In contrast to the 1850s squatters on Goose Island, those who called the area home by the 1880s demanded services and improvements as property holders in the City of Chicago. While the area had no street lights (except kerosene lamps) and no paved streets, the 1886 Fire Insurance map shows that the homes in the small residential district were connected to city water and sewers. Nevertheless, the established press in the city still sought out barnyard animals for their street scene from Goose Island.

See also: Housing Types; Streets

Taverns, Workers, and Prohibition

Alongside the many industrial establishments and the small residential district, a string of taverns was established along Division Street on Goose Island.
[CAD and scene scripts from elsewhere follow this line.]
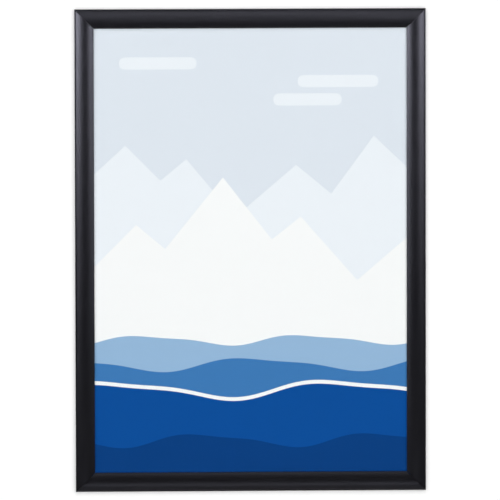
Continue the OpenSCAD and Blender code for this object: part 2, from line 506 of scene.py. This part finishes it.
def clear_sheet_material():
    """Clear anti-glare sheet, with a soft reflection that grows towards grazing angles."""
    mat, tree = new_material("clear_sheet")
    out = node(tree, "ShaderNodeOutputMaterial")
    fresnel = node(tree, "ShaderNodeFresnel")
    fresnel.inputs["IOR"].default_value = CLEAR_IOR
    behind = node(tree, "ShaderNodeNewGeometry").outputs["Backfacing"]
    share = combined(tree, "MULTIPLY", fresnel.outputs[0], combined(tree, "SUBTRACT", 1.0, behind))
    through = node(tree, "ShaderNodeBsdfTransparent")
    through.inputs["Color"].default_value = CLEAR_TINT
    gloss = node(tree, "ShaderNodeBsdfAnisotropic")
    frost = noise(tree, object_coords(tree), scale=1200)
    tree.links.new(spread(tree, frost, low=0.10, high=0.16), gloss.inputs["Roughness"])
    both = mixed(tree, share, through.outputs[0], gloss.outputs[0])
    tree.links.new(both, out.inputs["Surface"])
    return mat


def srgb(r, g, b):
    """A screen colour from 0 to 255 as linear numbers."""
    def linear(c):
        c /= 255
        return c / 12.92 if c <= 0.04045 else ((c + 0.055) / 1.055) ** 2.4

    return tuple(linear(c) for c in (r, g, b))


def assign(obj, mat):
    obj.data.materials.clear()
    obj.data.materials.append(mat)


# ---- rails and covers ----

BLACK = black_satin_material()


def base_rail(side):
    length = SIDES[side][2]
    rail = mitred_bar(f"rail_{side}", base_outline(), length, BASE_MITRE_GAP)
    if side in SCREW_SIDES:
        middle_v = WEB_V + WEB_T / 2
        holes = [(SCREW_U, middle_v, s * (length / 2 - SCREW_INSET)) for s in (-1, 1)]
        cut_away(rail, [cutter_rod(hole, SCREW_R, 3 * WEB_T) for hole in holes])
    return rail


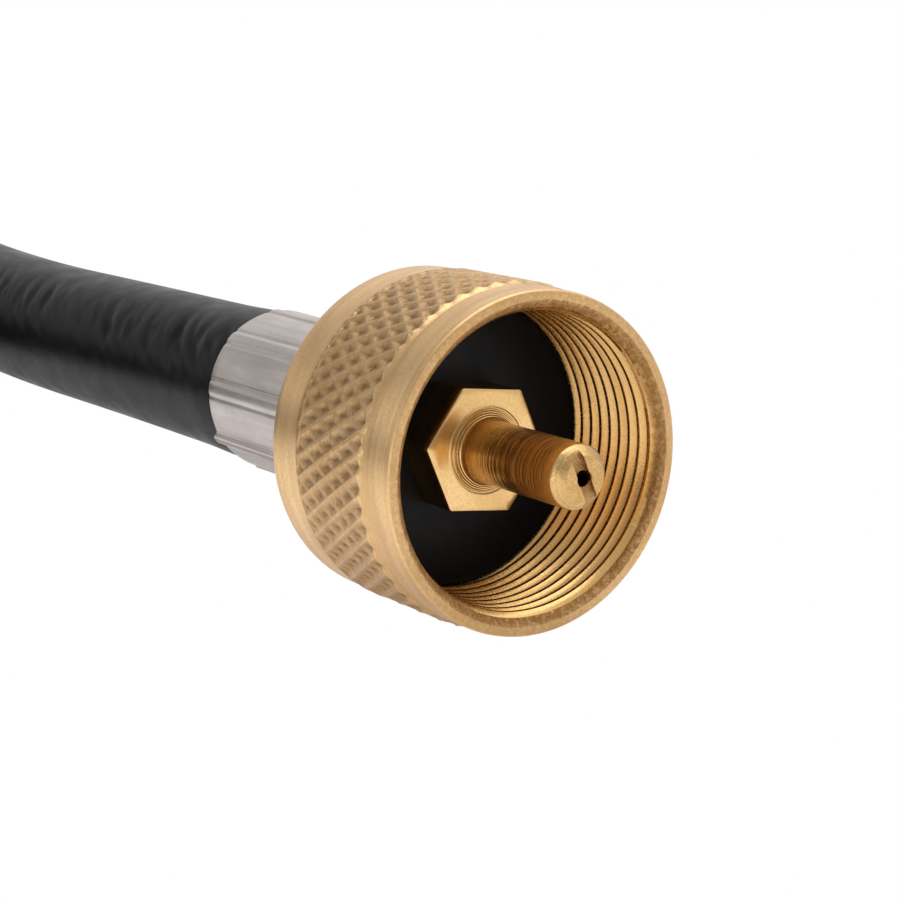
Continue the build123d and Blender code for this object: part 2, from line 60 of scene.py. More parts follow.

These taverns became centers of island life by the turn of the last century. They served as lunch rooms for many of the island workers and evening destinations for residents. Prohibition did not end liquor sales on Goose Island. While one source counted eleven taverns with padlocks on their front doors, others remained open as private clubs. Illegal liquor sales took the life of at least one resident on Goose Island. On August 10, 1932, Joseph F. (Big Rabbit) Connell, stepped outside his restaurant at 1140 Hickory Street at 11 p.m. He was gunned down in a flurry of gunfire from a passing car. Police claimed that he had sold beer in defiance of the syndicate and lost his life because of his attempted independence.